Period Accuracy: Hardware and Software Replication

Replicating the digital environment of the mid-2010s was a significant technical task. The challenge isn't visual — Android and iOS haven't changed dramatically in eight years. The challenge is technical. Older hardware runs on operating systems and frameworks that have since been deprecated. Workflows that function seamlessly on current devices require adaptation when the target is hardware from eight years ago.

Android phone with chat interface and keyboard — mid-2010s period-accurate mobile forensics — A Widow's Game, Netflix 2025
Period-accurate Android interface — mid-2010s hardware and software replication for forensic authenticity.

For a true crime production from the team behind El caso Asunta, fidelity to the real case is non-negotiable. If the real events used 2017 hardware — and varied models across different economic and social contexts — the production replicates that reality.

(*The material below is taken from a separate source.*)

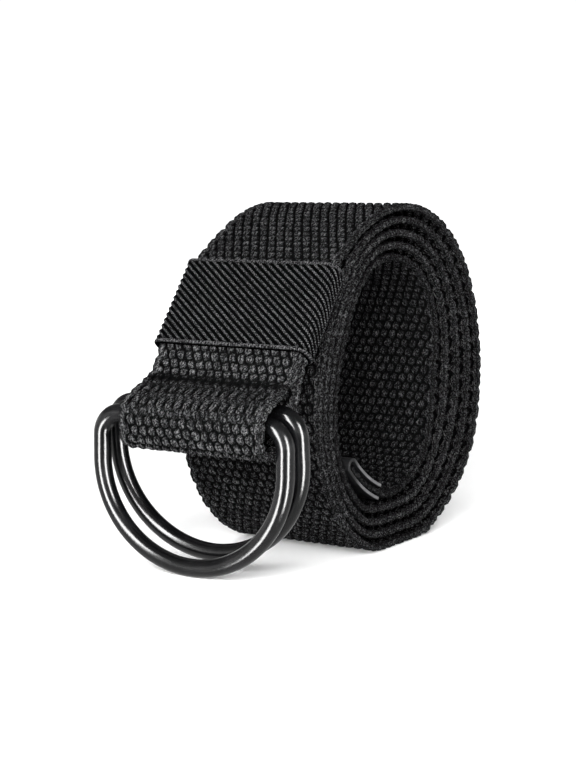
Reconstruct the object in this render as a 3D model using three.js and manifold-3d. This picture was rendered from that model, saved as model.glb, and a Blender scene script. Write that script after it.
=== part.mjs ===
// A web belt with two D-rings, rolled up and standing on the rim of the roll.
// Millimetres, +Z up. The roll's axis lies along Y, the rings hang on its -X side,
// and the origin is on the floor under the roll, half way along its width.

import * as THREE from 'three';
import { mergeVertices } from 'three/addons/utils/BufferGeometryUtils.js';
import Module from 'manifold-3d';

const wasm = await Module();
wasm.setup();

// The webbing. selvage: how much is cut off its section's corners.
const STRAP = { width: 38, thickness: 1.9, selvage: 0.5 };
// Between the band, the tail and the fold
const LAYER_GAP = 0.25;

// The roll in side view. Directions are degrees above +X, seen from the roll's axis.
// The table has a row every ROLL_STEP degrees, clockwise from ROLL_FIRST, for one whole turn.
// outer: from the axis to the outermost wrap's outer face
// pitch: from one wrap to the next
// lift: extra room under the outermost wrap, which the folded end keeps open
const ROLL_AXIS = new THREE.Vector3(3.3, 0, 40.3);
const ROLL_FIRST = 150;
const ROLL_STEP = 30;
const ROLL = [
  { outer: 39.6, pitch: 2.15, lift: 2.0 },
  { outer: 39.65, pitch: 2.15, lift: 0.65 },
  { outer: 40.0, pitch: 3.0, lift: 0 },
  { outer: 40.3, pitch: 4.0, lift: 0 },
  { outer: 39.9, pitch: 5.0, lift: 0 },
  { outer: 40.0, pitch: 5.8, lift: 0 },
  { outer: 41.8, pitch: 5.9, lift: 0 },
  { outer: 41.5, pitch: 4.4, lift: 0 },
  { outer: 41.6, pitch: 3.05, lift: 0 },
  { outer: 41.9, pitch: 2.4, lift: 0 },
  { outer: 40.0, pitch: 2.12, lift: 0 },
  { outer: 37.0, pitch: 2.25, lift: 0 },
];
// Degrees along the strap from the table's first row: the first and last section of the roll
// and the step between two, and the turn at which the strap passes the top
const TURN = { first: 30, last: 4 * 360 + 204, step: 6, top: 60 };
// Over the floor the wraps are pressed flat, one on another
const FLAT = { pitch: 3, blend: 0.8, blendPerWrap: 0.5 };
// The free end leaves the innermost wrap and crosses the hollow of the roll to the tip
const INNER_END = [
  { x: 13.2, z: 19.2 },
  { x: 9.0, z: 16.3 },
  { x: 4.3, z: 14.2 },
  { x: 0, z: 13.05 },
  { x: -4.3, z: 13.0 },
];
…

It's the invisible work that ensures the audience never loses their sense of immersion.


Narrative Architecture

Some screen design work sits in service of a story that exists independently of the screens. A Widow's Game is different. Remove the screens and you remove the story. The crime was committed through digital communication. The evidence was digital. The conviction rested on what the screens contained.

The phone and SISTEPOL are two halves of the same dramatic argument. One is where the lie is constructed. The other is where it comes apart. The screens don't illustrate that argument. They make it.

Screens are increasingly indispensable to narrative structure — not just in film, but in life. They transmit, communicate, transform, and catalyze emotion. In A Widow's Game, the screens aren't supporting characters. They are co-authors of the story.